If the humming’s independent of the volume and still clearly audible, the issue is likely a Ground Loop produced by resistors from the power outlet leading to the source device and then the subwoofer, causing the hum at the end.
Not much can be done in the case of an extremely low hum, but you can see if the humming is amplified or minimised by adjusting the volume to exclude the other two possibilities. To find out, pull the audio cable out of the subwoofer input. If the humming ceases, a Ground Loop is to blame. Alternatively, if the hum is still present, Ground Loop is not the issue and the fault is probably mains interference of inefficiently shielded cables.
If you suspect Ground Loop, check the connection between the subwoofer and its source device, or those devices additionally connected to it. If your source device is a receiver, remove the antenna cable and check again for humming. In the instance that it still exists, you could use a sheath current filter to remove the unwanted noise, or you might instead try disconnecting all the appliances from the source device to determine which interrupts the Ground Loop.
If all else fails, contact the device manufacturer or B L Acoustics for advice.

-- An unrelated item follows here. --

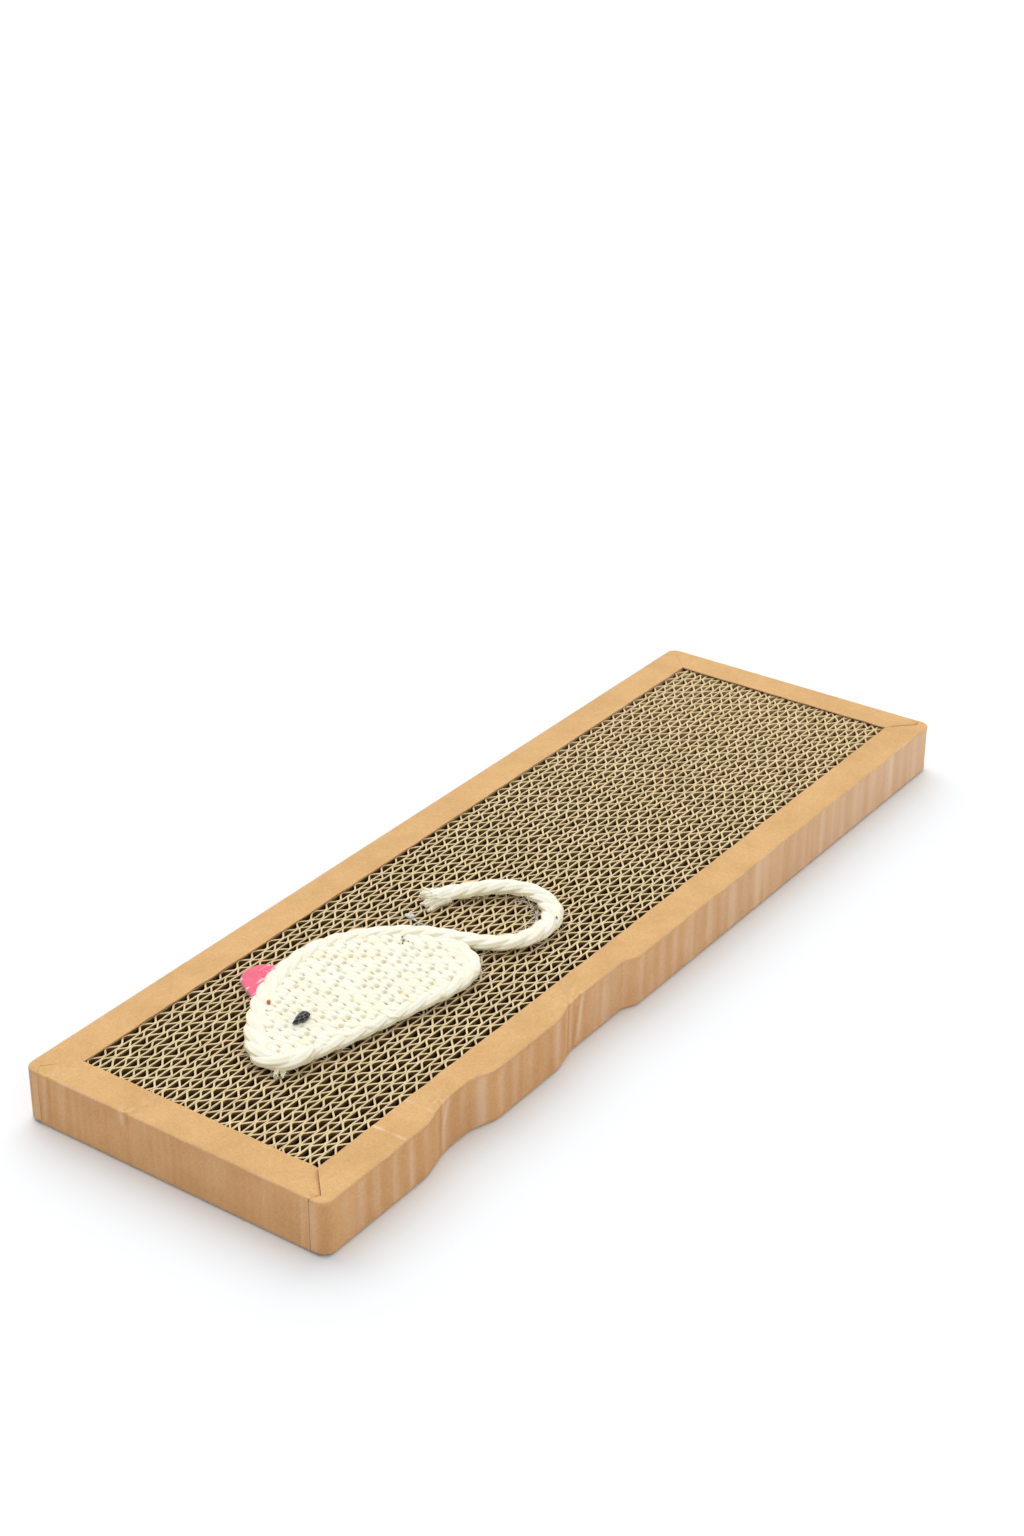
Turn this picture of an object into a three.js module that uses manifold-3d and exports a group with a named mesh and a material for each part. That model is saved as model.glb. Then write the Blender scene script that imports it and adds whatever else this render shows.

Helpful information: A sheath current filter is a tool for preventing ripple anomalies which sometimes occur with the operation of a subwoofer. It’s placed between circuits where the device splits the input device to reduce the interference problems.

Transformer Noise
Transformers in the mains and power supplies of an audio system’s components can cause mechanically-induced hum. This hum can also be suffered by speaker amplifiers, prompting noise to the speaker. All transformers have what is known as ‘lamination rattle’. This refers to a direct current voltage on the line. This noise amount can vary due to its dependency on the quality of the AC line voltage. If the experienced noise is not indicative of RFI or Ground Loop, and changes over time, it’s quite possibly a result of transformer noise.
If it’s persistent interference, an AC power regulator can aid in the eradication of direct current on the power, thus transformer noise from the speakers.

Computer Noise
Internal soundcards/motherboards in computers, smartphones and tablets are prone to EMI that, within their structures, can’t be eradicated.
Computer to output audio will likely emit noise. It might be worth upgrading the computer’s soundcard or installing a PCI (Peripheral Component Interconnect) card—the connection interface that connects computer components to the computer—or a PCIe (e = express) card—an interface standard for connecting high-speed components that could assist in reducing or potentially eliminate this unwanted noise.

Conclusion
It’s unlikely the loudspeaker is the issue.
– When soundwaves have different frequencies and levels, unwanted noise occurs.
– Hissing and humming have different causes.
– Unwanted noise is typically a result of an amplifier or input problem.
– Faulty amplifiers could be worsening the loud hissing of your speakers.
– Check your cables!

As always, there is no one-size-fits-all answer.  Every method has its advantages and disadvantages, and very much depends on a particular situation.